Although seductive at first glance, CC licenses are not without serious deficiencies. For example, once an author creates a license, she cannot then change it at a later date. Once an author has unleashed her CC-protected work on the Internet, derivatives of that work will proliferate, and stopping the circulation would be a Herculean task. Moreover, the chances for remuneration in this context are slim. Thus, the idea behind CC licenses – to allow for the efficient exchange of ideas – is utopian but not lucrative. If the goal is to promote an artist and to have that segué to the purchase of the artist’s other works, then the CC license is beneficial. This strategy is often attractive to up and coming musicians, who release an album for no charge but have their fans pay for a show. By allowing broad dissemination CC licenses serve as effective publicity tools.
Recently, Elon Musk released CC-licensed photographs of his Space travel/ hauling/ transportation company. Clearly, Mr. Musk has other interests than making money from these photographs.
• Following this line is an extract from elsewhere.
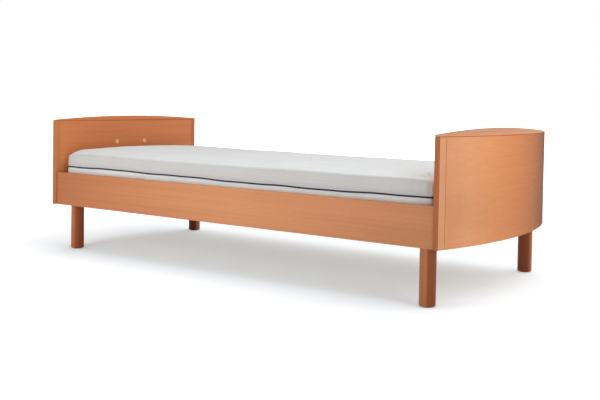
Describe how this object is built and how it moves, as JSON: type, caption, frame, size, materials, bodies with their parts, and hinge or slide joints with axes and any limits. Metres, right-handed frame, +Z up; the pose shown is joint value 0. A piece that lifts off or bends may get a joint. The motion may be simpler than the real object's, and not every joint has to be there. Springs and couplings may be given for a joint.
{
  "type": "adjustable bed",
  "caption": "Beech single bed with bowed end boards, round legs, and a slatted base whose back and foot sections tilt on notched racks under a foam mattress.",
  "frame": {"origin": "on the floor, at the middle of the bed's length and width", "axes": "+X along the bed towards the foot board, -Y towards the near long side, +Z up"},
  "size_m": [2.258, 0.996, 0.6468],
  "materials": {
    "stained_beech": "steamed beech, warm stain, satin lacquer",
    "peg_beech": "pale beech, satin lacquer",
    "frame_wood": "plain planed pine, unlacquered",
    "slat_veneer": "laminated birch slat, clear lacquer",
    "zinc_steel": "zinc plated",
    "holder_plastic": "moulded, fine grain",
    "bush_plastic": "natural nylon",
    "glide_felt": "pressed felt",
    "mattress_cover": "knitted white ticking"
  },
  "bodies": {
    "root": {"head_post_near": "stained_beech", "head_post_far": "stained_beech", "head_panel": "stained_beech", "head_shell": "stained_beech", "head_ribs": "frame_wood", "head_bottom_board": "frame_wood", "head_cap": "stained_beech", "foot_post_near": "stained_beech", "foot_post_far": "stained_beech", "foot_panel": "stained_beech", "foot_shell": "stained_beech", "foot_ribs": "frame_wood", "foot_bottom_board": "frame_wood", "foot_cap": "stained_beech", "headboard_pegs": "peg_beech", "side_rail_near": "stained_beech", "side_rail_far": "stained_beech", "ledges": "frame_wood", "corner_blocks": "frame_wood", "corner_brackets": "zinc_steel", "ledge_screws": "zinc_steel", "bracket_screws": "zinc_steel", "leg_head_near": "stained_beech", "leg_head_far": "stained_beech", "leg_foot_near": "stained_beech", "leg_foot_far": "stained_beech", "leg_plates": "zinc_steel", "leg_bolts": "zinc_steel", "leg_glides": "glide_felt", "base_beam_near": "frame_wood", "base_beam_far": "frame_wood", "base_end_bars": "frame_wood", "base_cross_members": "frame_wood", "back_racks": "zinc_steel", "foot_racks": "zinc_steel", "back_hinge_pins": "zinc_steel", "foot_hinge_pins": "zinc_steel", "seat_slats": "slat_veneer", "seat_slat_holders": "holder_plastic", "mattress_seat": "mattress_cover", "mattress_back_fold": "mattress_cover", "mattress_foot_fold": "mattress_cover"},
    "back_section": {"back_bar_near": "frame_wood", "back_bar_far": "frame_wood", "back_crossbars": "frame_wood", "back_slats": "slat_veneer", "back_slat_holders": "holder_plastic", "back_hinge_bushes": "bush_plastic", "back_prop_pins": "zinc_steel", "mattress_back": "mattress_cover"},
    "back_prop": {"back_prop": "zinc_steel"},
    "foot_section": {"foot_bar_near": "frame_wood", "foot_bar_far": "frame_wood", "foot_crossbars": "frame_wood", "foot_slats": "slat_veneer", "foot_slat_holders": "holder_plastic", "foot_hinge_bushes": "bush_plastic", "foot_prop_pins": "zinc_steel", "mattress_foot": "mattress_cover"},
    "foot_prop": {"foot_prop": "zinc_steel"}
  },
  "joints": [
    {"name": "back_tilt", "type": "hinge", "parent": "root", "child": "back_section", "pos_m": [-0.225, 0, 0.295], "axis": [0, 1, 0], "range_deg": [0, 50], "deforming": ["mattress_back_fold"]},
    {"name": "back_prop_fold", "type": "hinge", "parent": "back_section", "child": "back_prop", "pos_m": [-0.525, 0, 0.295], "axis": [0, 1, 0], "range_deg": [-100, 0]},
    {"name": "foot_tilt", "type": "hinge", "parent": "root", "child": "foot_section", "pos_m": [0.175, 0, 0.295], "axis": [0, -1, 0], "range_deg": [0, 25], "deforming": ["mattress_foot_fold"]},
    {"name": "foot_prop_fold", "type": "hinge", "parent": "foot_section", "child": "foot_prop", "pos_m": [0.455, 0, 0.295], "axis": [0, -1, 0], "range_deg": [-50, 0]}
  ],
  "couplings": [
    {"joint": "back_prop_fold", "follows": "back_tilt", "ratio": -2},
    {"joint": "foot_prop_fold", "follows": "foot_tilt", "ratio": -2}
  ]
}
A glance at the writings of Lawrence Lessig and Mark Helprin help to illustrate the countervailing opinions with regard to CC licenses. These fellows occupy opposite ends of the spectrum when it comes to Copyright Protection and Fair Use. In his Wall Street Journal piece, “Copyright Critics Rationalize Theft,” Helprin leaves no ambiguity as to his beliefs. He expresses the irony he sees in the concept underlying the CC: The big backers of CC, like Google and Yahoo, all benefit enormously when there is no need for permissions and compensation. It is not hard to imagine why a company like Google, the nerve center for most Internet experiences, does not want a barrier to the use of its search engine and the content it retrieves. Helprin notes that these companies are also those most engaged in Intellectual Property litigation, going to great lengths to protect company patents and the “brand.”
“Freeing” a literary work into the public domain is less a public benefit than a transfer of wealth from the families of American writers to the executives and stockholders of various businesses who will continue to profit from, for example, “The Garden Party,” while the descendants of Katherine Mansfield will not.
On the other hand, Lawrence Lessig, a law professor and a co-founder of CC, has a populist take on the value of easy-to-read copyright licenses. In response to a question regarding why he helped to create CC Lessig stated, “We thought it was really important to understand your own licenses; it was very important to begin to embed an architecture that could be, number one, human-readable, understandable, and, number two, machine-readable, and, number three, at the very bottom, legally enforceable.” Lessig sees faulty logic behind extensive copyright protection, which often lasts for 70 years or more. Lessig and other proponents of CC argue that extensions do not actually incentivize creators to produce more work. The assurance that an artist’s great grandchildren will receive royalties after his death probably has no real influence on the quantity and quality of works the artist will create.
No matter what kind of license you choose to issue, whether it be CC or copyright, an author still must be vigilant to prevent misappropriation of her creations. Because the vast majority of CC licenses are non-commercial, the artist must be aware that she is allowing her licensees to copy, distribute, display and perform her work for endeavors generating no profits (i.e., usually for educational purposes).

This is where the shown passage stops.